1934 Almanya devlet başkanlığı referandumu
19 Ağustos 1934

Cumhurbaşkanlığı makamı, Şansölyelik makamı ile birleştirilmiştir. Cumhurbaşkanı'nın tüm yetkileri ile Şansölye'nin yetkileri Führer ve Şansölye Adolf Hitler'de toplanmıştır. Vekilini kendisi atayacaktır. Alman erkeği ve Alman kadını, bu yasa ile öngörülen bu düzenlemeyi onaylıyor mu?
Sonuçlar
Seçim
Oy %
Evet38.394.848%&0000000000000089.93000089,93
Hayır4.300.370 %&0000000000000010.07000010,07
Geçerli oy 42.695.218 %&0000000000000097.99000097,99
Geçersiz veya boş oy 873.668 %&0000000000000002.0100002,01
Toplam oy43.568.886%100,00
Kayıtlı seçmen/katılım45.552.059 %&0000000000000095.65000095,65

Almanya'da 19 Ağustos 1934'te, Şansölyelik ve Cumhurbaşkanlığı makamlarının birleştirilmesi hakkında[1] Cumhurbaşkanı Paul von Hindenburg'un ölümünden on yedi gün sonra düzenlenen referandum. Nazi Partisi referandum ile, Adolf Hitler'in tüm siyasi güçleri tek elde toplamasını amaçladı. Referandum seçmenlere dönük yaygın bir baskı atmosferinde gerçekleşti ve çıkan "evet" sonucu Hitler tarafından Almanya'nın de facto Devlet Başkanı olarak gerçekleştireceği işlemlere dayanak olarak kullanıldı. Gerçekte Hitler, referanduma konu makamları ve yetkileri referandumdan önce halihazırda (ve yasa dışı olarak) elinde toplamıştı ve referandumu bu durumu meşrulaştırmak için kullanarak, Führer und Reichskanzler (Führer ve Şansölye) unvanını aldı.

Arka plan

Adolf Hitler 23 Mart 1933'te Kroll Opera Binası'nda konuşma yapıyor.

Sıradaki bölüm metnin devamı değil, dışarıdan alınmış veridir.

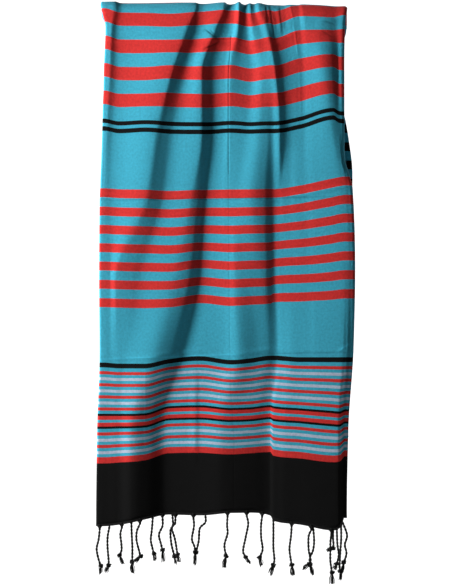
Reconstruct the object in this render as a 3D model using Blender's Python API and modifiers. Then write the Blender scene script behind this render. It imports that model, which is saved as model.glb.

Hitler daha Nisan 1934'te Hindenburg'un yıl sonuna kadar öleceğini biliyordu. Bu sürecin çoğunu silahlı kuvvetlerin kendisini Hindenburg'un halefi olarak desteklemesi için çalışarak geçirdi.[2] Hitler, Yetki Kanunu'nun kabul edilmesi ve 1933'te Naziler dışındaki partilerin yasaklanmasıyla, Hindenburg'un Hitler'i görevden alma hakkı sayesinde gücü üzerindeki tek kontrol olduğunun farkındaydı. Bu gerçek 1934 yılının başlarında ortaya çıkmıştı. Nazi aşırılıklarının tırmanmasının ardından Hindenburg, Hitler'in gerginliği sona erdirmek için derhal adım atmaması halinde sıkıyönetim ilan etmekle tehdit etti.[3] Hitler buna Uzun Bıçaklar Gecesi emrini vererek karşılık verdi, Bu olayda, başta Ernst Röhm olmak üzere birçok SA lideri, Hitler'in diğer eski rakipleriyle birlikte öldürüldü.[4]

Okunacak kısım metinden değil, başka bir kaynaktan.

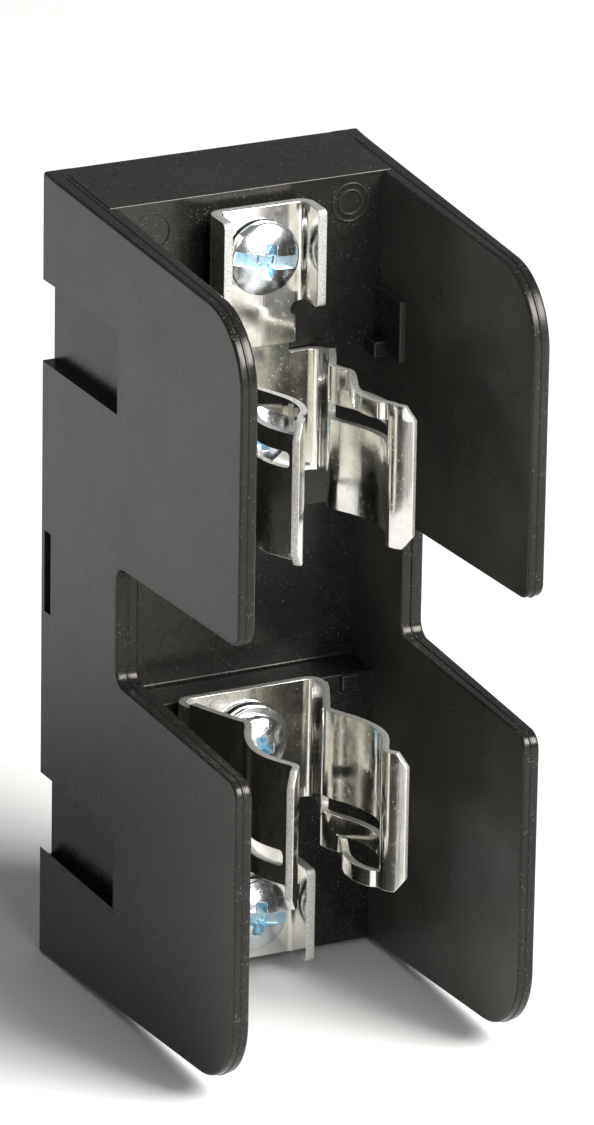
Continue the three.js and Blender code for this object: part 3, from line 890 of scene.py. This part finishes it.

Hindenburg'un ölümünün yaklaştığı 1 Ağustos'ta Hitler, kabineye Almanya Cumhurbaşkanı (devlet başkanı) ve Almanya Şansölyesi (hükûmet başkanı) makamlarını Lider ve Şansölye (Führer und Reichskanzler) unvanı altında birleştiren "Reich'ın En Yüksek Devlet Makamına İlişkin Kanun"u kabul ettirdi.[5] Hindenburg ertesi gün öldü ve iki saat sonra Hitler, yeni yasa uyarınca cumhurbaşkanının yetkilerini üstlendiğini duyuran bir kararname yayınladı.[2] Başkanlığın Hindenburg ile o kadar özdeşleştiğini ve bu unvanın bir daha kullanılmaması gerektiğini savundu.[4]

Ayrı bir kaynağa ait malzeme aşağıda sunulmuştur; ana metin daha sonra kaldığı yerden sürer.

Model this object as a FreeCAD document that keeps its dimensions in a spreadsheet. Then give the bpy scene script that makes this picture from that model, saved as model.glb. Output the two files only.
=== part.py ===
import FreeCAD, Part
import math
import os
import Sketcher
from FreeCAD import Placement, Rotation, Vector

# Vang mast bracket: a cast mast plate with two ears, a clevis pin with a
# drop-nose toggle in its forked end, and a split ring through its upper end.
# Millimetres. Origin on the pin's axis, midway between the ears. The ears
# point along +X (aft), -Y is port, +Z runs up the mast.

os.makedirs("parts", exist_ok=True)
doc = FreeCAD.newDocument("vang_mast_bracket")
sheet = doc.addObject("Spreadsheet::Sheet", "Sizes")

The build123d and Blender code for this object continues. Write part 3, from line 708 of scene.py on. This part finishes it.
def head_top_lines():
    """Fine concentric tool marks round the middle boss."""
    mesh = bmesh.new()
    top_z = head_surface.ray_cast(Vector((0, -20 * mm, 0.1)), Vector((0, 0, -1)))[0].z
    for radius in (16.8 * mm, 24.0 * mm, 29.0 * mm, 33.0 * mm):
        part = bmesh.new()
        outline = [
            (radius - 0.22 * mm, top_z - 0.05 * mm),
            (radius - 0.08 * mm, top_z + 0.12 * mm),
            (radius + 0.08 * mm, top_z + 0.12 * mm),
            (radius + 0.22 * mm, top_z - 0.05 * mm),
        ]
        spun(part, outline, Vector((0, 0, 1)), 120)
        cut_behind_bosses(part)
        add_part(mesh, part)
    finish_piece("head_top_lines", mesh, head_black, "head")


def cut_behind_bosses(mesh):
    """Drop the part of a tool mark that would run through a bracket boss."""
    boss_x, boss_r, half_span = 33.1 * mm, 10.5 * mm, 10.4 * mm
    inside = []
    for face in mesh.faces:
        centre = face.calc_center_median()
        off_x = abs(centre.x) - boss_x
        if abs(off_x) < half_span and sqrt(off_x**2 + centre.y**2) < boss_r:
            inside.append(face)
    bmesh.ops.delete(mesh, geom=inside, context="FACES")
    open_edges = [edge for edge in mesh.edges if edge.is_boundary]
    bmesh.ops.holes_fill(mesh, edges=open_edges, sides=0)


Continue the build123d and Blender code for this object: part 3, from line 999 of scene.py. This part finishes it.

Hindenburg'un 2 Ağustos'taki ölümünün hemen ardından, Savunma Bakanı ve Başkomutan Werner von Blomberg tüm Reichswehr (silahlı kuvvetler) mensuplarına Führer yemini etmelerini emretti.[6]

Hindenburg Mayıs ayında vasiyetini yazdırırken, Hitler'in Hohenzollern monarşisini yeniden kurmasını "son arzusu" olarak eklemişti. Oğlu Oskar von Hindenburg vasiyeti Şansölye Yardımcısı Franz von Papen'e iletti, o da 14 Ağustos'ta Hitler'e verdi. Ertesi gün, 15 Ağustos'ta Hitler, Hindenburg'un "son arzusunu" belirtmeksizin vasiyetnameyi yayınlattı.[6]

Referandum

Referandumda onaya sunulan soru şöyledir:

Cumhurbaşkanlığı makamı, Şansölyelik makamı ile birleştirilmiştir. Cumhurbaşkanı'nın tüm yetkileri ile Şansölyeliğin yetkileri Führer ve Şansölye Adolf Hitler'de toplanmıştır. Vekilini kendisi atayacaktır.
Alman erkeği ve Alman kadını, bu yasa ile öngörülen bu düzenlemeyi onaylıyor mu?
[7]
"Ja dem Führer" ("Lidere Evet"), 1934 referandumu için, Fürth'te bir okulun dışında bir Nazi sloganı pankartı

Hükûmet geniş bir "evet" oyu ile sonuçlanması için referandumda yaygın bir sindirme ve seçim hilesine başvurdu. Buna, Sturmabteilung üyelerini oy kullanma merkezlerine yerleştirmek ve kulüpleri ve toplulukları Sturmabteilung askerlerinin eşliğinde oy kullanma merkezlerine getirerek ve açık oy vermeye zorlamak da dahildi. Bazı yerlerde oy kullanma kabinleri kaldırıldı veya "yalnızca hainler buraya giriyor" yazan afişler gizli oy kullanılmasını önlemek için girişlerine asıldı. Buna ek olarak, birçok oy pusulası "evet" oyuyla önceden işaretlenmiş, geçersiz oy pusulaları sıklıkla "evet" oyu olarak sayılmış ve pek çok "hayır" oyu referandum sorusunun lehine kaydedilmiştir.[8]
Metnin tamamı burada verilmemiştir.